I chose to remove windows instead of running parallel because I should it would give ubuntu more breathing room, would it be a good idea to install ubuntu on the second laptop in parallel or …

(I later found that I should have checked whether my laptop is 32-bit or 64-bit, I didn’t, is there a way to do it now and reinstall ubuntu again, or could it definitely be the laptop’s fault for being too old)

(sorry for not being technical enough)

One Answer

I am using old laptops with Linux for a long time. It works really good. Here some ideas I've gathered over the years:

  • Do not use Gnome (this is the desktop environment), such as Ubuntu. I would suggest Xubuntu, which has a XFCE Desktop which has matured over the years.
  • If your laptop has a NVIDIA card - use the proprietary drivers. (See here for how to install it).
  • Make sure you have a swap partition, especially if your laptop runs on a hardisk.
    Explanation: If you run out of Memory Linux (and windows) will copy part of your memory unto your disk.

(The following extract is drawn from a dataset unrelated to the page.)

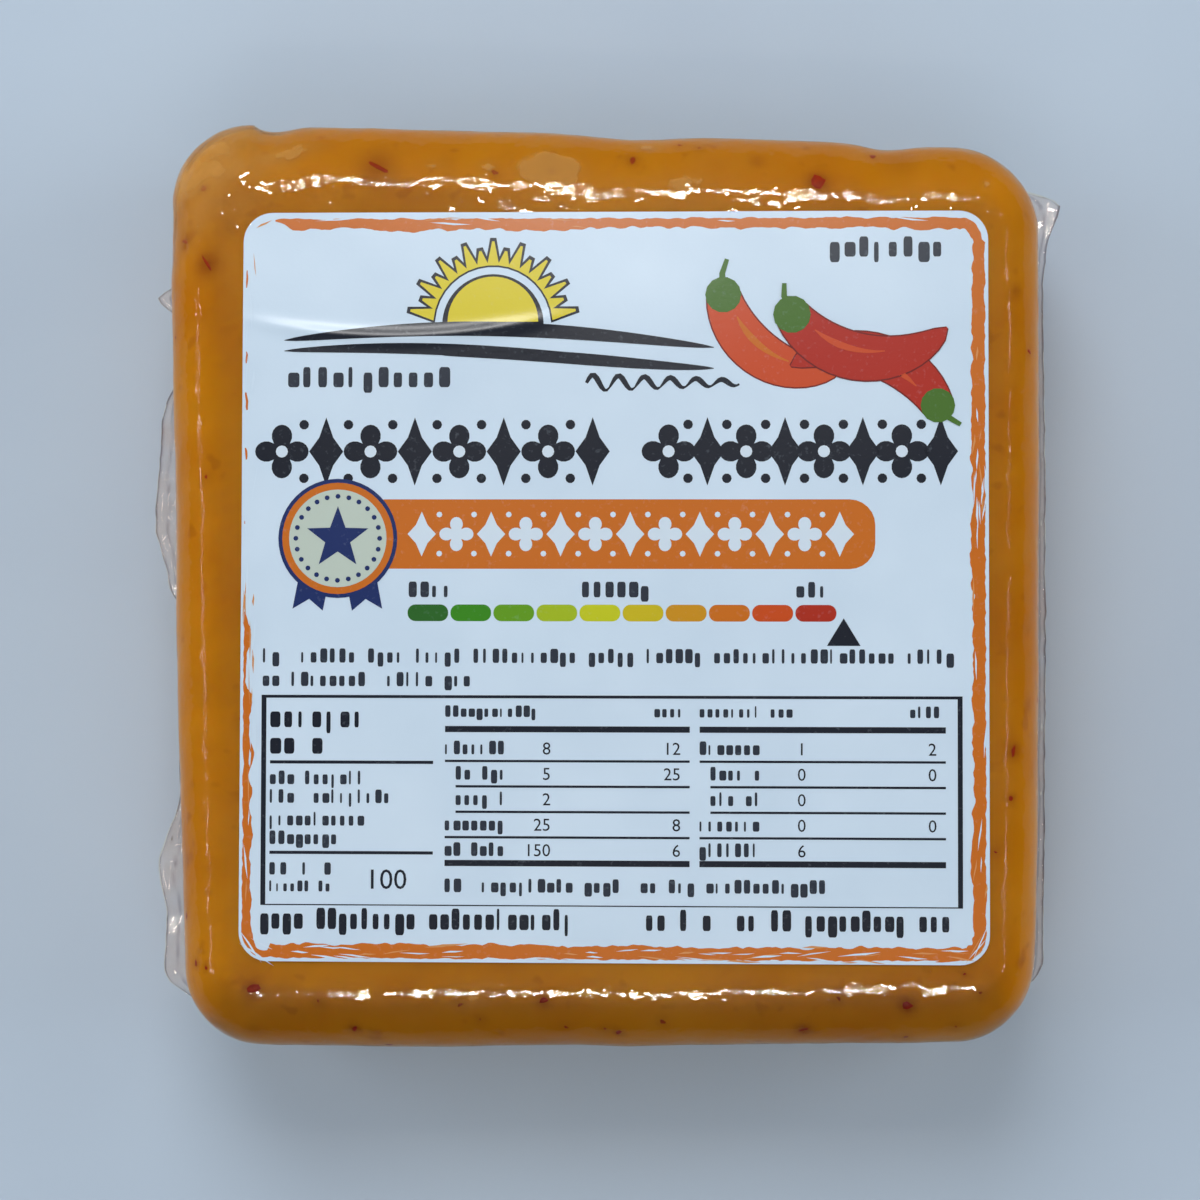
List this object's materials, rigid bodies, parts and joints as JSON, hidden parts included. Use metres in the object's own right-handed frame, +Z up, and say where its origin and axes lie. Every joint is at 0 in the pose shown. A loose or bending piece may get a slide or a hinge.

That is called swapping. Lately some Linux distros (such as Ubuntu) setup files (like pagefile.sys) instead of a dedicated swap partion on the disk. I'd recommend the latter.(This is finetuning, if you don't know how to setup a swap partion, don't. You can do it any time later -just ask a new question)
  • If possible get 4-8 GB RAM - the more memory you've got, the better.

Linux will not be fast on certain drivers - Old AMD GPUs are not be supported very well - no matter which Ubuntu flavour you have.

You could install XFCE besides Gnome, but in my experience the best way would be to make a clean install with Xubuntu.